Durante todo el mes de mayo y en el marco del Mes del Trabajo, la Iglesia de Santiago quiere compartir una serie de perfiles de personas que día a día entregan lo mejor de si para que la ciudad funcione, en especial en tiempos de Covid-19.
Mi nombre es Pamela Albornoz y soy Licenciada en Lengua y Literatura Inglesa. Aunque mi intención nunca fue ser profe, comencé haciendo clases de inglés para adultos en Puente Alto y en paralelo hice un diplomado de Enseñanza en Español que me permitió enseñar este idioma a la comunidad haitiana de Quilicura. Desde ahí siempre me he mantenido en esto, cuando no lo hago lo extraño, es mi vocación.
En marzo comencé a trabajar en el Colegio Sochides en Bajos de Mena, con un curso vespertino y un segundo medio diurno, un nuevo desafío para mí porque mi trabajo siempre ha sido con adultos. A mi me gusta enseñar y eso se logra al 100% con ellos porque hay interés y motivación de querer seguir avanzando, para no quedarse estancados. Con los adultos hay mucha gratitud y valoración por lo que uno hace y siento que vale la pena dedicar horas a preparar la clase porque sé que la recibe bien.
Siempre he trabajado en comunas con alto riesgo social, es un tema vocacional. Me hace sentido trabajar en lugares, que sé que están abandonados, sobre todo lo que tiene que ver con educación y si puedo contribuir de alguna forma me gusta hacerlo.
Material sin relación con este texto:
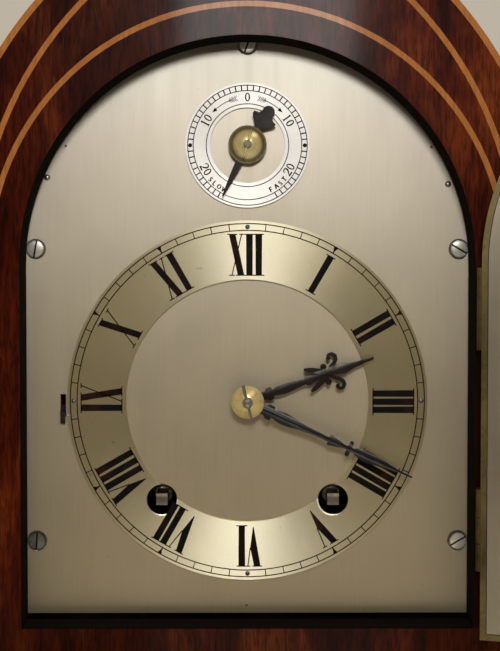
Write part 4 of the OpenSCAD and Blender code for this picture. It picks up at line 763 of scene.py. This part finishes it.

Este año en mi trabajo hubo varios momentos tensos. Con la reactivación del estallido social y luego cuando empezó la pandemia suspendimos las clases y tuvimos que aprender sobre la marcha a enfrentar este nuevo escenario. Levantamos un catastro llamando a cada uno de los alumnos y optamos por hacer clases a través de la plataforma Meet, que profesores y alumnos tuvimos que aprender a usarla y sacarle partido como dejar las clases en el correo.
Lo que más me preocupa es que las clases son solo para los alumnos que pueden conectarse. Muchos viven en hacinamiento y los que están sin trabajo priorizan comprar comida antes que pagar una cuenta de internet. Lo que pasa en los colegios vulnerables sobre todo, es que funcionan como un espacio de contención, donde los estudiantes acceden a sus comidas. El otro día cuando les pregunté a mis alumnos que extrañan de este tiempo, uno de ellos me respondió “tener todas mis comidas del día”. Eso significa el colegio, un lugar seguro, donde no hay gritos, donde nadie los trata mal, donde reciben a lo mejor el saludo del profesor como la única muestra de afecto que van a tener en el día. Es un tiempo difícil. No solo tengo que pensar en cómo hacer la clase, sino también como los contengo o que les digo para que se sientan un poco mejor y lograr que esa hora de clase les ayude y les aporte para que también logren distraerse.
El equipo directivo del colegio se ha preocupado harto. Nos reunimos una vez a la semana para ir tanteando como estamos y nos van dando ciertas directrices, también nos consiguieron una psicóloga con la que hemos tenido sesiones para manejar los niveles de estrés. Afortunadamente han sido flexibles con la adaptación en este periodo. En este momento, a pesar de la angustia que siento, el miedo al contagio y la preocupación por la salud de mis papás y mi abuela, creo que estoy donde tengo que tengo que estar y no me ha significado un mayor cuestionamiento, estoy tratando de dar lo mejor de mí, incluso en estas circunstancias.
Me he apoyado mucho en la meditación, en la contención con mi familia y de alguna manera soy afortunada de trabajar con un equipo que siempre está pensando en soluciones para llegar a los estudiantes.
Si bien hay una carga psicológica importante, lo lindo de enseñar es cuando los estudiantes te agradecen, ahí uno se da cuenta que es algo que vale la pena hacer.